Anyhow, before I hyper-ventilate, this article on the Rachel Maddow blog came across our desk. Un-fuc*ing-believable.

Begins:

Rp. Mike Kelly. The only problem with political jokes is that they frequently get elected.

Rp. Mike Kelly. The only problem with political jokes is that they frequently get elected.

When it comes to rhetorical excesses, Rep. Mike Kelly (R-Pa.) is perhaps best known for his comments a year ago, when he said an administrative decision treating contraception access as preventive health care was comparable to 9/11 and the attack on Pearl Harbor.

Late last week, however, Kelly launched into another ugly diatribe, insisting that President Obama “divides” Americans “on race.”

The far-right congressman did not offer specific or substantive points to bolster the accusation, but added, “Listen, I’ll tell you what: It’s self-evident. I don’t know if people who aren’t reading or not watching, maybe, don’t have the same opinion, but I think it’s pretty obvious where we’re going with some of this stuff.”

I don’t know what “stuff” is disturbing Kelly, but when it comes to racial divisions, the evidence doesn’t exactly point in the president’s direction (via Perry Stein).

Hundreds of protesters wielded signs, chanted slogans and argued with each other Tuesday outside Desert Vista High School in Phoenix, while President Barack Obama spoke about housing and the economy inside. […]

Racially-charged sentiment infused the protests and split the crowd both politically and physically…. Obama foes at one point sang, “Bye Bye Black Sheep,” a derogatory reference to the president’s skin color, while protesters like Deanne Bartram raised a sign saying, “Impeach the Half-White Muslim!”

President Obama in Arizona, Tuesday

President Obama in Arizona, Tuesday

One University of Arizona student said the president:

“Needs to go back to where he came from,” adding, “I am not a racist.”

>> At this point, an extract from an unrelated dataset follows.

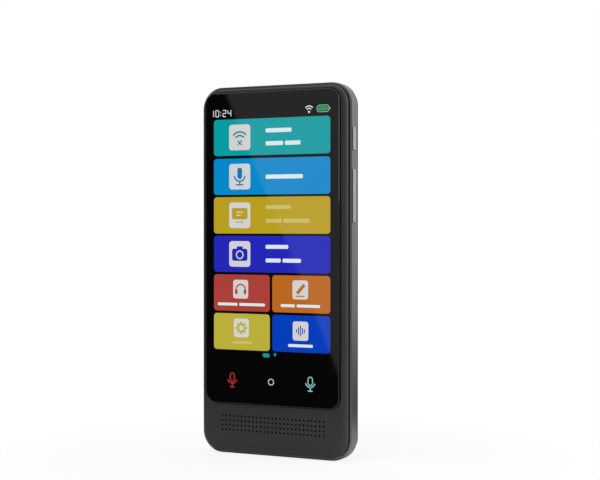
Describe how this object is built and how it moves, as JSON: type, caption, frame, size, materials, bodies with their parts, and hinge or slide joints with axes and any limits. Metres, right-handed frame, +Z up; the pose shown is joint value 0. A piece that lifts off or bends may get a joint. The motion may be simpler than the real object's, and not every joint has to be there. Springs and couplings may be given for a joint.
{
  "type": "handheld translator",
  "caption": "Slim upright handheld translator with a tall touch screen, a slotted speaker chin, side buttons and a camera window in its back.",
  "frame": {"origin": "middle of the footprint on the lower edge, with the object standing upright", "axes": "+X to the right seen from the screen, +Y from the screen to the back, +Z up"},
  "size_m": [0.0646, 0.0132, 0.142],
  "materials": {
    "shell_plastic": "fine matte texture, near-black grey",
    "band_metal": "satin anodised, dark silver",
    "button_metal": "satin, silver",
    "screen_glass": "polished, printed black behind",
    "window_glass": "polished, printed black behind",
    "adhesive": "soft tape",
    "clear_film": "clear film",
    "display_cell": "picture cell",
    "white_plastic": "light guide",
    "foam": "closed foam",
    "chassis_alloy": "cast, as it leaves the die",
    "board": "green circuit board",
    "flex_film": "amber film",
    "can_steel": "tinned sheet",
    "chip": "moulded case",
    "connector": "moulded case",
    "battery_wrap": "pouch foil, black",
    "screw_steel": "black zinc",
    "camera_plastic": "moulded case",
    "lens": "coated, blue",
    "socket_steel": "drawn steel",
    "contact_gold": "gold plate",
    "speaker_plastic": "moulded case",
    "mesh": "black woven mesh",
    "cone_film": "pressed film",
    "coil_copper": "enamelled wire",
    "magnet": "plated",
    "dome_steel": "spring sheet"
  },
  "bodies": {
    "case": {"battery_adhesive": "adhesive", "battery_board": "board", "battery_cell": "battery_wrap", "battery_connector": "connector", "battery_lead": "flex_film", "board_link_flex": "flex_film", "camera_barrel": "camera_plastic", "camera_bracket": "camera_plastic", "camera_foam": "foam", "camera_lens": "lens", "camera_module": "camera_plastic", "camera_window": "window_glass", "chassis_plate": "chassis_alloy", "chassis_screws": "screw_steel", "clear_adhesive": "clear_film", "display_backlight": "white_plastic", "display_connector": "connector", "display_flex": "flex_film", "display_foam": "foam", "display_panel": "display_cell", "film_antennas": "flex_film", "front_housing": "shell_plastic", "front_shield_can": "can_steel", "glass_adhesive": "adhesive", "key_board": "board", "key_board_spacer": "foam", "key_bracket": "can_steel", "key_flex": "flex_film", "key_lamps": "white_plastic", "key_light_guides": "white_plastic", "lower_board": "board", "lower_board_screws": "screw_steel", "main_board": "board", "main_board_screws": "screw_steel", "memory_chip": "chip", "metal_band": "band_metal", "microphone_boots": "foam", "microphones": "can_steel", "power_chip": "chip", "power_dome": "dome_steel", "processor_chip": "chip", "rear_cover": "shell_plastic", "rear_shield_can": "can_steel", "socket_contacts": "contact_gold", "socket_shell": "socket_steel", "socket_tongue": "chip", "speaker_basket": "speaker_plastic", "speaker_gasket": "foam", "speaker_magnet": "magnet", "speaker_mesh": "mesh", "speaker_surround": "foam", "speaker_yoke": "magnet", "touch_glass": "screen_glass", "touch_sensor": "clear_film", "volume_domes": "dome_steel", "window_adhesive": "adhesive"},
    "power_key": {"power_button": "button_metal"},
    "volume_key": {"volume_button": "button_metal"},
    "speaker_cone_set": {"speaker_cone": "cone_film", "voice_coil": "coil_copper"}
  },
  "joints": [
    {"name": "power_press", "type": "slide", "parent": "case", "child": "power_key", "axis": [-1, 0, 0], "range_m": [0, 0.0003], "stiffness_N_per_m": 2000, "deforming": ["power_dome"]},
    {"name": "volume_rock", "type": "hinge", "parent": "case", "child": "volume_key", "pos_m": [0.0301, -0.0009, 0.0994], "axis": [0, 1, 0], "range_deg": [-1.2, 1.2], "stiffness_Nm_per_rad": 0.14, "deforming": ["volume_domes"]},
    {"name": "cone_drive", "type": "slide", "parent": "case", "child": "speaker_cone_set", "axis": [0, 1, 0], "range_m": [-0.00025, 0.00025], "stiffness_N_per_m": 900, "deforming": ["speaker_surround"]}
  ]
}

(Er … that’d be Hawaii. Ed.)

Another protestor shouted, in reference to the president:

“He’s 47 percent Negro.”

Yet another whined about Obama:

“He’s divided all the races. I hate him for that.”

Oh for heaven’s sake …

I confess I really have a hard time finding common ground with those on the right, even though I know that civility demands that I do – and possibly the survival of liberal democracy insists that I must.

It’s not that I think all right wingers are bad and evil people – clearly they are not. I mean, I have right wing friends.

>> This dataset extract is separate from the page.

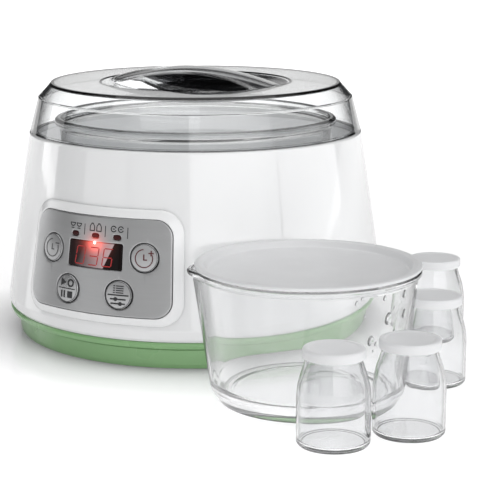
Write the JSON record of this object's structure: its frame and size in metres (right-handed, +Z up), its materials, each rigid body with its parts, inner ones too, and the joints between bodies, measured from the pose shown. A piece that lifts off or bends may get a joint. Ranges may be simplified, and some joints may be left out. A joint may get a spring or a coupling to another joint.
{
  "type": "yogurt maker",
  "caption": "Round electric yogurt maker with a tapered body, curved control panel and clear lid, a glass bowl seated inside, a covered serving bowl and small capped jars.",
  "frame": {"origin": "on the table, at the centre of the whole set's footprint", "axes": "+Z up; the control panel faces -Y; the serving bowl and jars stand on the +X side, towards -Y"},
  "size_m": [0.3496, 0.3164, 0.166],
  "materials": {
    "white_shell": "glossy white moulded polypropylene",
    "green_tray": "semi-gloss pastel green moulded plastic",
    "rubber": "matt dark grey rubber",
    "liner": "satin light grey moulded liner",
    "aluminium": "plain stamped aluminium",
    "steel": "bright zinc plated steel",
    "mica": "matt silicone and mica heater tape",
    "felt": "matt compressed fibre insulation board",
    "ceramic": "matt off-white ceramic tube",
    "board": "green circuit board with solder mask",
    "dark_plastic": "black moulded plastic",
    "relay_blue": "blue relay case",
    "capacitor": "dark sleeve",
    "copper": "enamelled copper winding on an iron core",
    "bezel": "glossy pale grey-white moulded frame",
    "silver_plate": "silver painted, fine brushed look",
    "display": "dark red-black gloss lens over red digits",
    "lamp": "red translucent lens, the middle one lit",
    "button": "silver painted cap with a dark printed mark",
    "clear_plastic": "clear polished acrylic",
    "glass": "clear colourless glass",
    "frosted": "translucent frosted soft plastic"
  },
  "bodies": {
    "unit": {"base_tray": "green_tray", "outer_housing": "white_shell", "heating_chamber": "liner", "heater_plate": "aluminium", "heating_element": "mica", "insulation_disc": "felt", "temperature_sensor": "aluminium", "sensor_clip": "steel", "thermal_fuse": "ceramic", "power_board": "board", "transformer": "copper", "relay": "relay_blue", "capacitor": "capacitor", "control_board": "board", "display_module": "dark_plastic", "buzzer": "dark_plastic", "power_inlet": "dark_plastic", "inlet_pin_left": "steel", "inlet_pin_right": "steel", "panel_bezel": "bezel", "panel_plate": "silver_plate", "display_window": "display", "foot_1": "rubber", "housing_screw_1": "steel", "tact_switch_1": "dark_plastic", "foot_2": "rubber", "housing_screw_2": "steel", "tact_switch_2": "dark_plastic", "foot_3": "rubber", "housing_screw_3": "steel", "tact_switch_3": "dark_plastic", "foot_4": "rubber", "housing_screw_4": "steel", "tact_switch_4": "dark_plastic", "lamp_lens_1": "lamp", "lamp_lens_2": "lamp", "lamp_lens_3": "lamp"},
    "lid": {"clear_lid": "clear_plastic"},
    "bowl_inside": {"seated_bowl": "glass"},
    "bowl_outside": {"serving_bowl": "glass"},
    "cover": {"bowl_cover": "frosted"},
    "time_minus_key": {"time_minus_button": "button"},
    "time_plus_key": {"time_plus_button": "button"},
    "start_key": {"start_button": "button"},
    "function_key": {"function_button": "button"},
    "small_jar_1": {"jar_1": "glass"},
    "small_cap_1": {"jar_cap_1": "frosted"},
    "small_jar_2": {"jar_2": "glass"},
    "small_cap_2": {"jar_cap_2": "frosted"},
    "small_jar_3": {"jar_3": "glass"},
    "small_cap_3": {"jar_cap_3": "frosted"},
    "small_jar_4": {"jar_4": "glass"},
    "small_cap_4": {"jar_cap_4": "frosted"}
  },
  "joints": [
    {"name": "lid_lift", "type": "slide", "parent": "unit", "child": "lid", "axis": [0, 0, 1], "range_m": [0, 0.16]},
    {"name": "inner_bowl_lift", "type": "slide", "parent": "unit", "child": "bowl_inside", "axis": [0, 0, 1], "range_m": [0, 0.11]},
    {"name": "time_minus_press", "type": "slide", "parent": "unit", "child": "time_minus_key", "axis": [0.2675, 0.9516, -0.1516], "range_m": [0, 0.001], "stiffness_N_per_m": 800},
    {"name": "time_plus_press", "type": "slide", "parent": "unit", "child": "time_plus_key", "axis": [-0.2675, 0.9516, -0.1516], "range_m": [0, 0.001], "stiffness_N_per_m": 800},
    {"name": "start_press", "type": "slide", "parent": "unit", "child": "start_key", "axis": [0.1461, 0.9776, -0.1516], "range_m": [0, 0.001], "stiffness_N_per_m": 800},
    {"name": "function_press", "type": "slide", "parent": "unit", "child": "function_key", "axis": [-0.1461, 0.9776, -0.1516], "range_m": [0, 0.001], "stiffness_N_per_m": 800},
    {"name": "serving_bowl_lift", "type": "slide", "parent": "unit", "child": "bowl_outside", "axis": [0, 0, 1], "range_m": [0, 0.09]},
    {"name": "cover_lift", "type": "slide", "parent": "bowl_outside", "child": "cover", "axis": [0, 0, 1], "range_m": [0, 0.05]},
    {"name": "jar_1_lift", "type": "slide", "parent": "unit", "child": "small_jar_1", "axis": [0, 0, 1], "range_m": [0, 0.03]},
    {"name": "cap_1_lift", "type": "slide", "parent": "small_jar_1", "child": "small_cap_1", "axis": [0, 0, 1], "range_m": [0, 0.03]},
    {"name": "jar_2_lift", "type": "slide", "parent": "unit", "child": "small_jar_2", "axis": [0, 0, 1], "range_m": [0, 0.03]},
    {"name": "cap_2_lift", "type": "slide", "parent": "small_jar_2", "child": "small_cap_2", "axis": [0, 0, 1], "range_m": [0, 0.03]},
    {"name": "jar_3_lift", "type": "slide", "parent": "unit", "child": "small_jar_3", "axis": [0, 0, 1], "range_m": [0, 0.03]},
    {"name": "cap_3_lift", "type": "slide", "parent": "small_jar_3", "child": "small_cap_3", "axis": [0, 0, 1], "range_m": [0, 0.03]},
    {"name": "jar_4_lift", "type": "slide", "parent": "unit", "child": "small_jar_4", "axis": [0, 0, 1], "range_m": [0, 0.03]},
    {"name": "cap_4_lift", "type": "slide", "parent": "small_jar_4", "child": "small_cap_4", "axis": [0, 0, 1], "range_m": [0, 0.03]}
  ],
  "couplings": [
    {"joint": "inner_bowl_lift", "follows": "lid_lift", "ratio": 0.6875}
  ]
}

(Why does that feel like you could add the word “Black”, “Jewish” or “French” in there?)

It is just that my experience of right wing politicians and their apparatchiks is that they never truly compromise – that they have no concomitant respect for the other side of politics, and any accommodations they arrive at with people like me are merely tactical, and never of the heart.

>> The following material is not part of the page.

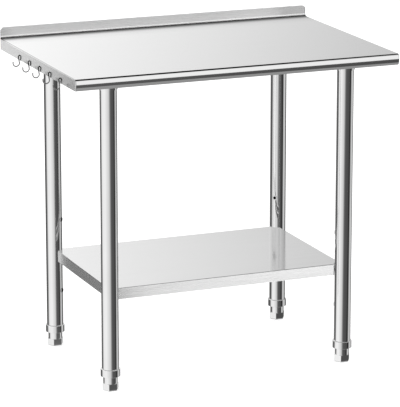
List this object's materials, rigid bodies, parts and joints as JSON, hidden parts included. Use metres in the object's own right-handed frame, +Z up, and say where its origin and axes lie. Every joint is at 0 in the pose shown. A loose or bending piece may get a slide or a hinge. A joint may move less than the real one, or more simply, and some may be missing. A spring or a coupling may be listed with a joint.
{
  "type": "stainless work table",
  "caption": "Free-standing stainless work table with a folded top, low backsplash, bolted undershelf, screw-in levelling feet and utensil hooks on one side.",
  "frame": {"origin": "on the floor under the middle of the whole object, hooks included; the table's own middle plane is 10.1 mm to the right of it", "axes": "+Z up, +X to the right as seen from the front, +Y towards the backsplash"},
  "size_m": [0.9202, 0.5999, 0.88],
  "materials": {
    "top_sheet": "finely brushed stainless sheet",
    "shelf_sheet": "finely brushed stainless sheet",
    "leg_tube": "polished stainless tube",
    "socket_steel": "satin stainless, welded",
    "collar_steel": "polished stainless",
    "foot_metal": "polished stainless",
    "hook_wire": "polished stainless wire",
    "channel_steel": "mill-finish stainless",
    "fastener_steel": "bright stainless"
  },
  "bodies": {
    "frame": {"worktop": "top_sheet", "top_channel_front": "channel_steel", "top_channel_rear": "channel_steel", "leg_socket_front_left": "socket_steel", "leg_socket_front_right": "socket_steel", "leg_socket_rear_left": "socket_steel", "leg_socket_rear_right": "socket_steel", "socket_set_screws": "fastener_steel", "leg_front_left": "leg_tube", "leg_front_right": "leg_tube", "leg_rear_left": "leg_tube", "leg_rear_right": "leg_tube", "leg_rivet_nuts": "fastener_steel", "undershelf": "shelf_sheet", "shelf_channel": "channel_steel", "shelf_bolts": "fastener_steel", "shelf_washers": "fastener_steel", "leg_collar_front_left": "collar_steel", "leg_plug_front_left": "fastener_steel", "leg_collar_front_right": "collar_steel", "leg_plug_front_right": "fastener_steel", "leg_collar_rear_left": "collar_steel", "leg_plug_rear_left": "fastener_steel", "leg_collar_rear_right": "collar_steel", "leg_plug_rear_right": "fastener_steel"},
    "levelling_foot_front_left": {"foot_front_left": "foot_metal", "foot_stud_front_left": "fastener_steel"},
    "levelling_foot_front_right": {"foot_front_right": "foot_metal", "foot_stud_front_right": "fastener_steel"},
    "levelling_foot_rear_left": {"foot_rear_left": "foot_metal", "foot_stud_rear_left": "fastener_steel"},
    "levelling_foot_rear_right": {"foot_rear_right": "foot_metal", "foot_stud_rear_right": "fastener_steel"},
    "hook_1": {"side_hook_1": "hook_wire"},
    "hook_2": {"side_hook_2": "hook_wire"},
    "hook_3": {"side_hook_3": "hook_wire"},
    "hook_4": {"side_hook_4": "hook_wire"},
    "hook_5": {"side_hook_5": "hook_wire"}
  },
  "joints": [
    {"name": "foot_screw_front_left", "type": "slide", "parent": "frame", "child": "levelling_foot_front_left", "axis": [0, 0, -1], "range_m": [-0.015, 0.02]},
    {"name": "foot_screw_front_right", "type": "slide", "parent": "frame", "child": "levelling_foot_front_right", "axis": [0, 0, -1], "range_m": [-0.015, 0.02]},
    {"name": "foot_screw_rear_left", "type": "slide", "parent": "frame", "child": "levelling_foot_rear_left", "axis": [0, 0, -1], "range_m": [-0.015, 0.02]},
    {"name": "foot_screw_rear_right", "type": "slide", "parent": "frame", "child": "levelling_foot_rear_right", "axis": [0, 0, -1], "range_m": [-0.015, 0.02]},
    {"name": "hook_swing_1", "type": "hinge", "parent": "frame", "child": "hook_1", "pos_m": [-0.4393, 0.137, 0.8288], "axis": [0, 1, 0], "range_deg": [0, 55]},
    {"name": "hook_swing_2", "type": "hinge", "parent": "frame", "child": "hook_2", "pos_m": [-0.4393, 0.057, 0.8288], "axis": [0, 1, 0], "range_deg": [0, 55]},
    {"name": "hook_swing_3", "type": "hinge", "parent": "frame", "child": "hook_3", "pos_m": [-0.4393, -0.023, 0.8288], "axis": [0, 1, 0], "range_deg": [0, 55]},
    {"name": "hook_swing_4", "type": "hinge", "parent": "frame", "child": "hook_4", "pos_m": [-0.4393, -0.103, 0.8288], "axis": [0, 1, 0], "range_deg": [0, 55]},
    {"name": "hook_swing_5", "type": "hinge", "parent": "frame", "child": "hook_5", "pos_m": [-0.4393, -0.183, 0.8288], "axis": [0, 1, 0], "range_deg": [0, 55]}
  ]
}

Putting it simply, they are not to be trusted. They hate progressive thought, and they despise those who engage in it. They mistrust innovation, they dislike equality, and they don’t really believe that anyone but them should be running things. Ever. It’s been called the “born to rule” mentality, and I have seen it everywhere for as many of my 55 years as I have actually been attuned to such things. I prefer “born to exploit”, but then, that’s me*.

And then I came across this little cartoon and it explained it eloquently, and simply, and, er, well, forever I guess. Recent right wing opposition to healthcare reform in the USA, to the mining super-profits tax and carbon pricing in Australia, and to rescuing the planet from man-fuelled climate change generally around the world, have merely confirmed me in my view.

So I don’t expect I will be offering much compromise anytime soon, unless the right changes its stripes, which I am frankly not expecting. So much as I love my right wing friends, please don’t ask me to change which side of the barricades are on. Because until we are met halfway, I won’t.

And to my left wing friends, the message is “Maintain the rage”.

Er, yup. That’s about it, right there.

*I exclude genuine entrepreneurs from this judgement, those who actually make something, make it at a price that can be afforded, and sell it to people who gratefully receive it. They are the lifeblood of liberal democracy, and I salute them.